Very well said Kate. Variety in colour, texture and taste is recommended to get our full spectrum of minerals and vitamins. I think the more varied our diets the better, and the beef that you got, raised so close to home must have been very tasty and nourishing. It is in the large scale farming of anything that we have really failed.

Apple Island Wife said...

All good thoughts. Being mindful of where your meat comes from, if you choose to eat meat, is a great thing to do, and it's easy here in Tasmania. I love knowing that when I buy from my local butcher it's local meat. Sometimes I know which farm it's come from. Like you, we buy produce from friends, and soon we'll have our own to share when the piglets are grown. Living in the country and seeing the growing and producing of all foodstuffs changes the way you think. For the better, I believe.

chaiselongue1 said...

As you know, Kate, I completely agree with you on this.
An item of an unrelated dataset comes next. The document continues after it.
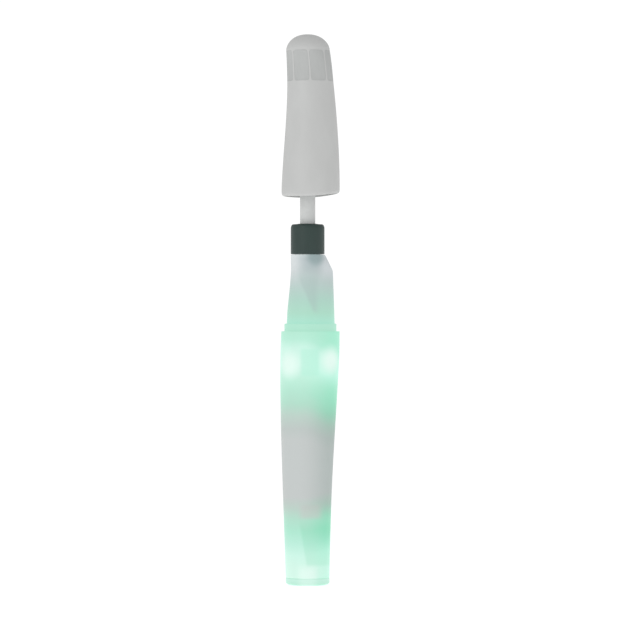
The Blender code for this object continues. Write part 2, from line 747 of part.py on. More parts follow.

Local food, including meat, is better for the environment than big business and transportation. All you've said in this post is true, and there's also the consideration that animals are part of the natural cycle of self-sufficiency, providing manure for the soil, as John Seymour found 50 years ago when he wrote his books about self=sufficiency. I'm glad you enjoyed your stew!

AlexF said...

Multiply the land required to raise that cow by 7 billion and it turns out that this approach just can't feed the whole world. If you took the protein the cow consumed and gave it to people directly then you would have fed many times more people with exactly the same ecological footprint.

I like the sentence about informed rather than emotional choices.

And I know, I'm being the contrary commenter again :).